Detailed analysis of your information gives you an insight into your investment decisions. If there are any incorrect investments, you may rectify them. It will also help you identify your debt situation and repay old liabilities.
You must assess your present situation and align your future decisions with your financial objectives.
During the personal investment planning process, consider your past decisions and then create a budget to meet your future objectives. Make sure your plans and budgets are realistic and do not forget to include some buffer to take care of unexpected situations.
You may use online tools like financial planners and investment calculators to help you during the process. Download apps that track your expenses, search for the top-performing investments, and other alternatives.
Also, identify other income sources to supplement your present earnings. Gradually increase your savings and investments and diversify your portfolio to mitigate the risks. Regularly monitor your portfolio to identify non-performing assets and make necessary changes.

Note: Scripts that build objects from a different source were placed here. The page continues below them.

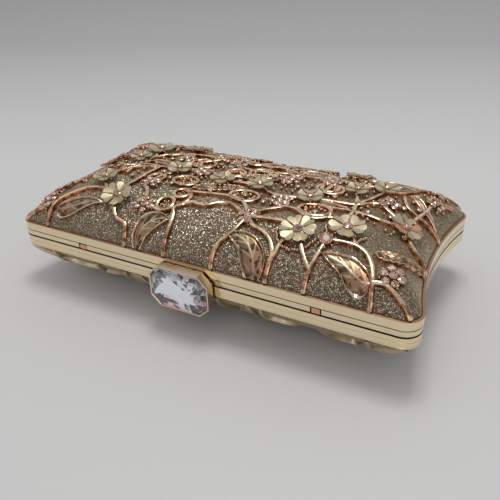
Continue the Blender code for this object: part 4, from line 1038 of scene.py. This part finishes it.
def add_petal(work, basis, radius, count, thickness, seed, copper):
    """One fan-shaped petal: narrow at its root, broad and notched at its tip, folded along its middle."""
    chance = random.Random(seed)
    breadth = radius * math.sin(math.pi / count) * 0.76
    roll = chance.uniform(-0.13, 0.13)
    tip_lift = chance.uniform(0.0, 0.0007)
    top, bottom = [], []
    for row in range(PETAL_STEPS + 1):
        along = row / PETAL_STEPS
        fan = 0.13 + 0.87 * math.sin(math.pi / 2 * min(1.0, along * 1.18)) ** 1.5
        high, low = [], []
        for column in range(PETAL_STEPS + 1):
            across = 2 * column / PETAL_STEPS - 1
            notch = 0.15 * math.exp(-(across / 0.28) ** 2) + 0.20 * abs(across) ** 2.6
            x = radius * (0.15 + 0.85 * along * (1 - notch * along ** 2))
            y = across * fan * breadth
            height = PETAL_LIFT + thickness + 0.0004 * math.sin(math.pi * along * 0.7) + tip_lift * along
            height += 0.00055 * abs(across) * along - 0.0003 * (1 - abs(across)) * along
            height = min(height + roll * y, FLOWER_LIFT + FLOWER_HEIGHT - 0.0001)
            high.append(basis @ Vector((x, y, height)))
            low.append(basis @ Vector((x, y, height - thickness)))
        top.append(high)
        bottom.append(low)
    slab(work, top, bottom, material_index=1 if copper else 0)


def add_blossom(work, basis, radius, count, thickness, seed, copper):
    """Petals over a small plate, with a stamen between each pair; copper lists the rose gold petals."""
    plate = ((0.30, -0.0002), (0.42, 0.0), (0.40, 0.0004), (0.20, 0.0006))
    loft(work, [circle(basis, radius * reach, PETAL_LIFT + height, 20) for reach, height in plate])
    for petal in range(count):
        turn = basis @ Matrix.Rotation(math.tau * petal / count, 4, "Z")
        add_petal(work, turn, radius, count, thickness, seed * 31 + petal, petal in copper)
        stamen = turn @ Matrix.Rotation(math.pi / count, 4, "Z")
        middle = PETAL_LIFT + STAMEN_LIFT
        wire = [[stamen @ Vector((radius * reach, STAMEN_RADIUS * math.cos(angle),
                                  middle + STAMEN_RADIUS * math.sin(angle))) for angle in WIRE_ANGLES]
                for reach in (0.30, 0.58, 0.86)]
        loft(work, wire, material_index=1)
        bead(work, stamen @ Vector((radius * 0.88, 0, middle)), STAMEN_KNOB, 1)


class CLUTCH_OT_finishes(bpy.types.Operator):
    """Make the materials of the clutch"""
    bl_idname = "clutch.finishes"
    bl_label = "Make finishes"

    def execute(self, context):
        sizes, colours = context.scene.clutch_sizes, context.scene.clutch_colours
        gold_finish("polished champagne gold", tuple(colours.champagne), 0.16)
        gold_finish("polished rose gold", tuple(colours.rose), 0.16)
        casting_finish("two-tone casting", colours, SEAM_HEIGHT + UPPER_RIM)
        gold_finish("pale casting", tuple(colours.pale_gold), 0.40)
        gold_finish("warm beads", (0.80, 0.50, 0.28), 0.14)
        gold_finish("seam shadow", (0.10, 0.055, 0.03), 0.5)
        gold_finish("brown bronze", (0.44, 0.24, 0.15), 0.42)
        gold_finish("setting gold", (0.64, 0.42, 0.28), 0.13)
        gold_finish("bezel gold", (0.61, 0.50, 0.37), 0.30)
        gold_finish("lip gold", (0.92, 0.68, 0.55), 0.14)
        petal_finish("satin petal gold", colours)
        glitter_finish("glitter cloth", sizes, colours)
        satin_finish("lining satin", sizes, colours)
        steel_finish("pin steel", colours)
        stone_finish("small cut stones", colours)
        foil_finish("mirror foil")
        crystal_finish("clear crystal")
        floor_finish("pale table", colours)
        return {"FINISHED"}


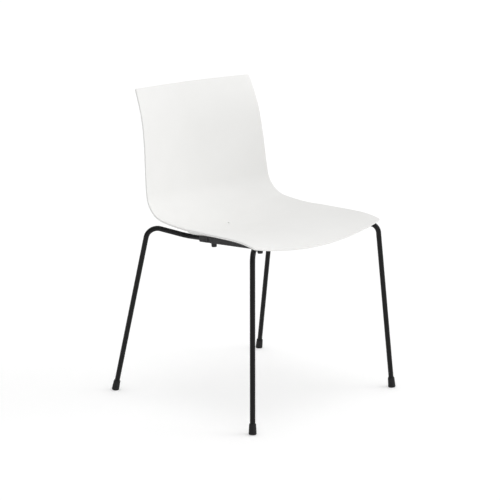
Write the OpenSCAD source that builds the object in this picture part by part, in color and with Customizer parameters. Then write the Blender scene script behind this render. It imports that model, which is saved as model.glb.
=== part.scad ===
// Stacking chair: one moulded shell on a bent steel frame with four legs.
// Millimetres. +Z is up, the sitter faces -Y, and the origin is on the floor,
// midway between the four feet. Left is -X, seen from behind the chair.

/* [Shell] */
// Thickness of the moulded shell
shell_t = 5; // [4:0.5:6]
// Height of the middle of the shell's front edge
front_edge_z = 433.5; // [431:0.5:437]
// Distance of that edge in front of the origin
front_edge_y = 235.5; // [230:0.5:240]
// Radius of the shell's four corners, seen square on
corner_r = 6; // [4:1:16]
// Forward bow of the front edge between its corners
front_bow = 13; // [0:1:20]
// Upward bow of the top edge between its corners
top_bow = 3; // [0:1:8]
// Diameter of the drain hole in the seat
drain_d = 8; // [5:0.5:9]

/* [Frame] */
// Outer diameter of the leg tube
tube_d = 13.5; // [12:0.5:14]
// Wall thickness of the leg tube
tube_wall = 2; // [1.5:0.5:2.5]
// Half the distance between the front feet
front_foot_x = 265; // [255:1:275]
// Half the distance between the rear feet
rear_foot_x = 273; // [262:1:283]
// Distance of the feet in front of and behind the origin
foot_y = 254; // [244:1:260]
// Bend radius of the front shoulders
front_bend_r = 28; // [26:1:34]
// Bend radius of the rear shoulders
rear_bend_r = 30; // [26:1:34]
// Bend radius where the tube turns along the seat
inner_bend_r = 35; // [30:1:38]
// Diameter of the two cross bars
bar_d = 12; // [10:0.5:12]
// How far the middle of a cross bar is dropped below its ends
bar_drop = 8; // [7:0.5:10]

/* [Saddles] */
// Half the distance between the two tubes under the seat
run_x = 155; // [152:1:157]
// Wall of the saddle around the tube
saddle_wall = 2.4; // [2:0.1:4]
// Length of the rear clamp block
clamp_len = 31; // [26:1:33]
// Diameter of a stacking peg at its root
peg_d = 15; // [13:0.5:16]
// Length of a stacking peg below the saddle
peg_len = 10; // [6:0.5:12]

/* [Feet] */
// Diameter of a foot glide at the floor
glide_d = 20; // [19:0.5:24]
// Diameter of a foot glide at its top
glide_top_d = 17.6; // [17:0.1:19]
// Height of a foot glide along the leg
glide_h = 27; // [20:1:36]

/* [Hidden] */
$fn = 48;
LEFT = -1;
RIGHT = 1;
tube_r = tube_d / 2;

// Centre line of the shell from the front edge to the top edge, as arcs of
// [length, turn in degrees]: front lip, seat, seat dish, bend, lumbar, top.
spine_heading = 18.5;
spine_arcs = [[82, -16], [154, -12], [118, 19], [134, 70], [160, 11.5], [119, -15.5]];
// Half width of the shell, and how far its side edges stand proud of the
// centre line, at equal steps from the front edge to the top edge.
half_widths = [235, 235, 231, 225, 216, 206];
edge_lifts = [25, 23, 38, 36, 34, 2];
shell_rows = 46;
shell_cols = 20;

// The frame's centre line on one side, as corner points with a bend at each.
rear_shoulder = [231.5, 158.4, 456.5];
rear_inner = [run_x, 94.5, 427.2];
front_inner = [run_x, -166, 444.2];
front_shoulder = [232.7, -221.2, 451];
run_slope = atan2(front_inner[2] - rear_inner[2], rear_inner[1] - front_inner[1]);
tube_end_gap = 5;
bend_swell = 0.03;
bend_hold = 0.8;

// Places along the run, measured forward from the rear inner corner.
clamp_at = 55;
saddle_at = 89;
saddle_full_end = 242;
saddle_end = 278;
rear_peg_at = 100;
front_peg_at = 265;
rear_bar_at = 28.5;
front_bar_at = 218;
clamp_screw_at = 70;
saddle_screws_at = [118, 184, 240];
screw_x = 16;

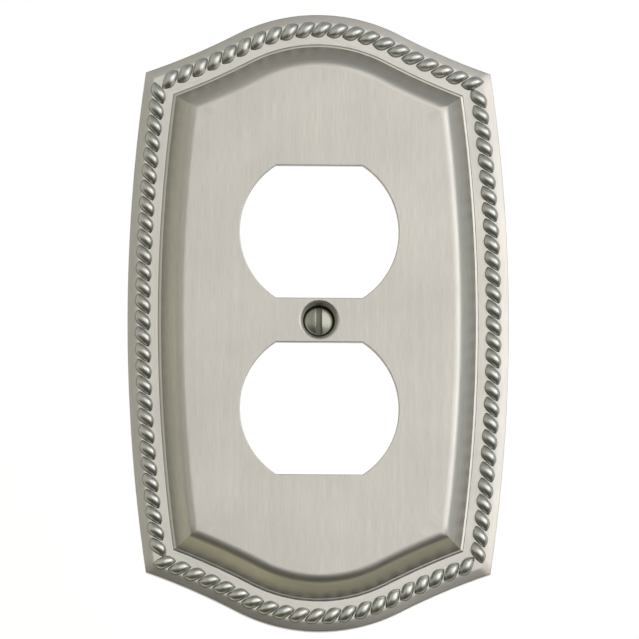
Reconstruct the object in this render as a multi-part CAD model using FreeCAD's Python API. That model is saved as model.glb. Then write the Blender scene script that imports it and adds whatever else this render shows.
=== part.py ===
import FreeCAD, Part
import math
import os

os.makedirs("parts", exist_ok=True)

# Frame: the back of the plate lies on the wall plane y = 0 and the front faces -Y.
# The origin is the centre of the screw hole on the wall plane, and +Z is up.
# A height is a distance from the wall plane towards the front.
# An inset is a distance inwards from the outline of the plate.

# Outline of the plate
plate_width = 83.2
plate_height = 135.8
side_bulge = 4.0
crown_drop = 12.85
crown_radius = 38.8
shoulder_radius = 145.2

# Border, from its outer edge inwards
edge_height = 1.8
edge_slope_width = 1.7
edge_slope_rise = 0.5
rope_margin = 0.2
rope_width = 2.85
flat_width = 2.15
quirk_width = 0.75
quirk_rise = 0.35

# Raised panel, hollow behind
panel_height = 7.1
bevel_angle = 51.0
panel_round = 1.8
wall = 1.6

# Openings for the two faces of the outlet
opening_pitch = 38.9
opening_diameter = 34.7
opening_flat = 29.1

# Beads of the rope moulding
bead_pitch = 3.58
bead_lean = 33.0
bead_width = 2.45
bead_rise = 1.25
bead_sink = 0.1
bead_sway = 0.18
bead_fullness = 0.75
bead_sides = 10
bead_rings = 3
row_lead = 2.4
row_tail = 1.05
column_lead = 2.6
column_tail = 2.2

# Oval-head screw
head_diameter = 6.5
head_rim = 0.25
head_dome = 0.85
shank_diameter = 3.5
screw_length = 12.7
neck_relief = 0.25
neck_length = 1.2
tip_chamfer = 0.5
slot_width = 1.25
slot_depth = 1.3

# Hole that the screw seats in
seat_half_angle = 41.0
seat_gap = 0.1
head_clearance = 0.35
shank_clearance = 0.35
mouth_flare = 0.6
throat_depth = 2.4
bore_length = 0.57
boss_wall = 1.0

# Overrun of a cutting tool past the face that it cuts
overrun = 1.0

# Places that follow from the sizes above
corner_x = plate_width / 2 - side_bulge
corner_z = plate_height / 2 - crown_drop
border_height = edge_height + edge_slope_rise
rope_inset = edge_slope_width + rope_margin + rope_width / 2
border_inset = edge_slope_width + rope_width + flat_width
quirk_inset = border_inset + quirk_width
quirk_height = border_height + quirk_rise
bevel_inset = quirk_inset + (panel_height - quirk_height) / math.tan(math.radians(bevel_angle))
bead_length = rope_width / math.sin(math.radians(bead_lean))
throat_diameter = head_diameter + 2 * head_clearance
hole_diameter = shank_diameter + 2 * shank_clearance


def to_front(x, z, height):
    return FreeCAD.Vector(x, -height, z)


def side_radius():
    return (corner_z**2 + side_bulge**2) / (2 * side_bulge)


def shoulder_arc():
    """Centre of the hollow arc from the crown to a corner, and the slope that it starts at."""
    crown_z = plate_height / 2 - crown_radius
    rise = corner_z - crown_z
    gap = math.hypot(corner_x, rise)
    reach = crown_radius + shoulder_radius
    turn = math.acos((gap**2 + reach**2 - shoulder_radius**2) / (2 * gap * reach))
    lean = math.atan2(corner_x, rise) - turn
    return reach * math.sin(lean), crown_z + reach * math.cos(lean), lean


def corner_point(inset):
    """Where the side arc and the shoulder arc of the upper right corner cross."""
    side = side_radius() - inset
    side_x = plate_width / 2 - side_radius()
    shoulder_x, shoulder_z = shoulder_arc()[:2]
    shoulder = shoulder_radius + inset
    gap_x = shoulder_x - side_x
    gap = math.hypot(gap_x, shoulder_z)
    along = (side**2 - shoulder**2 + gap**2) / (2 * gap)
    across = math.sqrt(side**2 - along**2)
    x = side_x + (along * gap_x + across * shoulder_z) / gap
    z = (along * shoulder_z - across * gap_x) / gap
    return x, z


def shoulder_point(inset, slope):
    """Point of the upper right shoulder where its edge falls at a slope in radians."""
    x, z = shoulder_arc()[:2]
    reach = shoulder_radius + inset
    return x - reach * math.sin(slope), z - reach * math.cos(slope)


def left(point):
    return -point[0], point[1]


def low(point):
    return point[0], -point[1]


def arc(first, middle, last, height):
    points = [to_front(x, z, height) for x, z in (first, middle, last)]
    return Part.Arc(*points).toShape()


def half_turn(edges):
    return [edge.rotated(FreeCAD.Vector(0, 0, 0), FreeCAD.Vector(0, 1, 0), 180) for edge in edges]


def top_row(inset, height, end_slope):
    """Shoulder, crown and shoulder from left to right, ending where they fall at a slope."""
    lean = shoulder_arc()[2]
    end = shoulder_point(inset, end_slope)
    middle = shoulder_point(inset, (end_slope + lean) / 2)
    start = shoulder_point(inset, lean)
    top = (0, plate_height / 2 - inset)
    return [
        arc(left(end), left(middle), left(start), height),
        arc(left(start), top, start, height),
        arc(start, middle, end, height),
    ]


def outline_runs(inset, height):
    """Clockwise from the upper left corner: top row, right column, bottom row, left column."""
    corner = corner_point(inset)
    shoulder_x, shoulder_z = shoulder_arc()[:2]
    corner_slope = math.atan2(shoulder_x - corner[0], shoulder_z - corner[1])
    row = top_row(inset, height, corner_slope)
    column = [arc(corner, (plate_width / 2 - inset, 0), low(corner), height)]
    return [row, column, half_turn(row), half_turn(column)]


def crowned_wire(inset, height):
    """Both rows run out level past the corners and joined by straight sides."""
    row = top_row(inset, height, 0)
    opposite = half_turn(row)
    ends = shoulder_point(inset, 0)
    side = Part.makeLine(to_front(*ends, height), to_front(*low(ends), height))
    return Part.Wire(Part.__sortEdges__([*row, side, *opposite, *half_turn([side])]))


def turned(profile, centre_x=0.0):
    """Solid of revolution about an axis along Y from (radius, height) points."""
    points = [to_front(centre_x - radius, 0, height) for radius, height in profile]
    face = Part.Face(Part.makePolygon(points + points[:1]))
    return face.revolve(FreeCAD.Vector(centre_x, 0, 0), FreeCAD.Vector(0, 1, 0), 360)


def tapered(sections):
    """Stack of (inset, height) sections of the outline, with its corners mitred."""
    block = Part.makeLoft([crowned_wire(inset, height) for inset, height in sections], True, True)
    radius = side_radius()
    rim = [(radius - inset, height) for inset, height in sections]
    profile = [(0, sections[0][1]), *rim, (0, sections[-1][1])]
    right_side = turned(profile, plate_width / 2 - radius)
    left_side = right_side.rotated(FreeCAD.Vector(0, 0, 0), FreeCAD.Vector(0, 1, 0), 180)
    return block.common(right_side).common(left_side)


def border():
    return tapered([(0, 0), (0, edge_height), (edge_slope_width, border_height)])


def raised_panel():
    block = tapered([
        (border_inset, 0),
        (border_inset, border_height),
        (quirk_inset, quirk_height),
        (bevel_inset, panel_height),
    ])
    rim = [edge for edge in block.Edges if edge.BoundBox.YMax < -panel_height + 0.01]
    return block.makeFillet(panel_round, rim)


def hollow():
    """Room behind the raised panel, a wall's thickness inside its bevel and its face."""
    bevel = math.radians(bevel_angle)
    roof = panel_height - wall

    def inner_inset(height):
        return quirk_inset + wall / math.sin(bevel) + (height - quirk_height) / math.tan(bevel)

    return tapered([(inner_inset(-overrun), -overrun), (inner_inset(roof), roof)])


def opening(centre_z):
    depth = panel_height + 2 * overrun
    start = FreeCAD.Vector(0, overrun, centre_z)
    back = FreeCAD.Vector(0, -1, 0)
    disc = Part.makeCylinder(opening_diameter / 2, depth, start, back)
    corner = FreeCAD.Vector(-opening_diameter / 2, overrun - depth, centre_z - opening_flat / 2)
    band = Part.makeBox(opening_diameter, depth, opening_flat, corner)
    return disc.common(band)


def seat_drop(large_diameter, small_diameter):
    return (large_diameter - small_diameter) / 2 / math.tan(math.radians(seat_half_angle))


def throat_height():
    return panel_height - throat_depth


def seat_end():
    return throat_height() - seat_drop(throat_diameter, hole_diameter)


def screw_boss():
    base = seat_end() - bore_length
    radius = throat_diameter / 2 + boss_wall
    depth = panel_height - wall / 2 - base
    return Part.makeCylinder(radius, depth, to_front(0, 0, base), FreeCAD.Vector(0, -1, 0))


def screw_hole():
    throat = throat_diameter / 2
    bore = hole_diameter / 2
    overrun_flare = mouth_flare * (1 + overrun / throat_depth)
    return turned([
        (0, -overrun),
        (bore, -overrun),
        (bore, seat_end()),
        (throat, throat_height()),
        (throat + overrun_flare, panel_height + overrun),
        (0, panel_height + overrun),
    ])


def bead_ring(position):
    """Section of a bead at a position from -1 to 1 along it, with a slight S bend."""
    size = (1 - position**2) ** bead_fullness
    sway = bead_sway * math.sin(math.pi * position)
    corners = []
    for side in range(bead_sides):
        angle = 2 * math.pi * side / bead_sides
        across = sway + size * bead_width / 2 * math.cos(angle)
        rise = size * bead_rise * math.sin(angle)
        corners.append(FreeCAD.Vector(position * bead_length / 2, -rise, across))
    return corners


def facet(*corners):
    return Part.Face(Part.makePolygon([*corners, corners[0]]))


def rope_bead():
    """Pointed bead along the X axis, closed by flat facets between even sections."""
    rings = [bead_ring(2 * index / (bead_rings + 1) - 1) for index in range(1, bead_rings + 1)]
    first_tip = FreeCAD.Vector(-bead_length / 2, 0, 0)
    last_tip = FreeCAD.Vector(bead_length / 2, 0, 0)
    facets = []
    for side in range(bead_sides):
        facets.append(facet(first_tip, rings[0][side - 1], rings[0][side]))
        facets.append(facet(last_tip, rings[-1][side], rings[-1][side - 1]))
        for ring, following in zip(rings, rings[1:]):
            facets.append(facet(ring[side - 1], following[side - 1], following[side], ring[side]))
    return Part.makeSolid(Part.makeShell(facets))


def place_along(run, lead, tail, bead):
    """Beads at an even pitch along a run of edges, each leaning outwards from the path."""
    length = sum(edge.Length for edge in run)
    spaces = round((length - lead - tail) / bead_pitch)
    pitch = (length - lead - tail) / spaces
    beads = []
    for index in range(spaces + 1):
        distance = lead + index * pitch
        for edge in run:
            if distance <= edge.Length or edge is run[-1]:
                break
            distance -= edge.Length
        parameter = edge.getParameterByLength(distance)
        point = edge.valueAt(parameter)
        travel = edge.tangentAt(parameter)
        turn = math.degrees(math.atan2(travel.z, travel.x)) + bead_lean
        copy = bead.rotated(FreeCAD.Vector(0, 0, 0), FreeCAD.Vector(0, -1, 0), turn)
        beads.append(copy.translated(point))
    return beads


def rope():
    bead = rope_bead()
    top_row, right_column, bottom_row, left_column = outline_runs(rope_inset, border_height - bead_sink)
    beads = []
    for row in (top_row, bottom_row):
        beads += place_along(row, row_lead, row_tail, bead)
    for column in (right_column, left_column):
        beads += place_along(column, column_lead, column_tail, bead)
    return beads


def wall_plate():
    body = border().fuse(raised_panel()).cut(hollow())
    body = body.fuse(screw_boss()).removeSplitter()
    body = body.cut([opening(opening_pitch / 2), opening(-opening_pitch / 2), screw_hole()])
    return body.fuse(rope())


def head_height():
    """Height of the widest edge of the screw head, resting on the seat of the hole."""
    return throat_height() - seat_drop(throat_diameter, head_diameter) + seat_gap


def screw_blank():
    head = head_diameter / 2
    shank = shank_diameter / 2
    neck = shank - neck_relief
    edge = head_height()
    tip = edge - screw_length
    neck_top = edge - seat_drop(head_diameter, 2 * neck)
    return turned([
        (0, tip),
        (shank - tip_chamfer, tip),
        (shank, tip + tip_chamfer),
        (shank, neck_top - neck_length - neck_relief),
        (neck, neck_top - neck_length),
        (neck, neck_top),
        (head, edge),
        (head, edge + head_rim),
        (0, edge + head_rim),
    ])


def head_crown():
    """Shallow dome on the rim of the head."""
    head = head_diameter / 2
    rim_height = head_height() + head_rim
    radius = (head**2 + head_dome**2) / (2 * head_dome)
    ball = Part.makeSphere(radius, to_front(0, 0, rim_height + head_dome - radius))
    stem = Part.makeCylinder(head, head_dome, to_front(0, 0, rim_height), FreeCAD.Vector(0, -1, 0))
    return ball.common(stem)


def driver_slot():
    top = head_height() + head_rim + head_dome
    corner = to_front(-slot_width / 2, -head_diameter, top + overrun)
    return Part.makeBox(slot_width, slot_depth + overrun, 2 * head_diameter, corner)


def mounting_screw():
    return screw_blank().fuse(head_crown()).removeSplitter().cut(driver_slot())


wall_plate().exportStep("parts/wall_plate.step")
mounting_screw().exportStep("parts/mounting_screw.step")
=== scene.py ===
import math

import bmesh
import bpy
from mathutils import Matrix, Vector


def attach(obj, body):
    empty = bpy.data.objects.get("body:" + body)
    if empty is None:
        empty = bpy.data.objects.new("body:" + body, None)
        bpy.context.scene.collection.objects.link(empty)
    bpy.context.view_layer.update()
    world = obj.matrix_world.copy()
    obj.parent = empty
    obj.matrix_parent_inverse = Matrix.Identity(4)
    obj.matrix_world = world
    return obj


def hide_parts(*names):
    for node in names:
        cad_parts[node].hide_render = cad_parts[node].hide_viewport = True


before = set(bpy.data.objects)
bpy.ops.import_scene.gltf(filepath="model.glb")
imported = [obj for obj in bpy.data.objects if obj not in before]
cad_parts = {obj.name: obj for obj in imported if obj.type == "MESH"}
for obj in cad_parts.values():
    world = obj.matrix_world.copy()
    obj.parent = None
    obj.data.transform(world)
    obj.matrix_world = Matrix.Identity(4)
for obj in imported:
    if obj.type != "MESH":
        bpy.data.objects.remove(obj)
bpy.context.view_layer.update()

MM = 0.001

# Outline of the plate, in millimetres as all sizes here
PLATE_WIDTH = 83.2
PLATE_HEIGHT = 135.8
SIDE_BULGE = 4.0
CROWN_DROP = 12.85
CROWN_RADIUS = 38.8
CROWN_ANGLE = math.radians(27.5)
SHOULDER_STEPS = 18
CROWN_STEPS = 28
SIDE_STEPS = 48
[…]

Regularly reviewing and revising the financial plan is important to stay on track. Adjusting the plan to meet your objectives at different life stages is crucial for its success. Do not overlook this important step and review and revise the plan as necessary.
Financial planning is not easy and requires effort and discipline. Consistency is crucial for its success and here are some tips to help you in your efforts.
Being in control of your finances and making life choices without worrying about money can be tough. Remember the basic principles of finance—risk-return, time value of money, cash flows, market prices, and unforeseen future—to build your financial plan and save for the future.
Effective financial management means maintaining records, planning, controlling, organizing, and monitoring your resources to achieve your goals.
Personal finance encompasses multiple aspects and if you are overwhelmed by this process, you may seek expert advice from experienced professionals.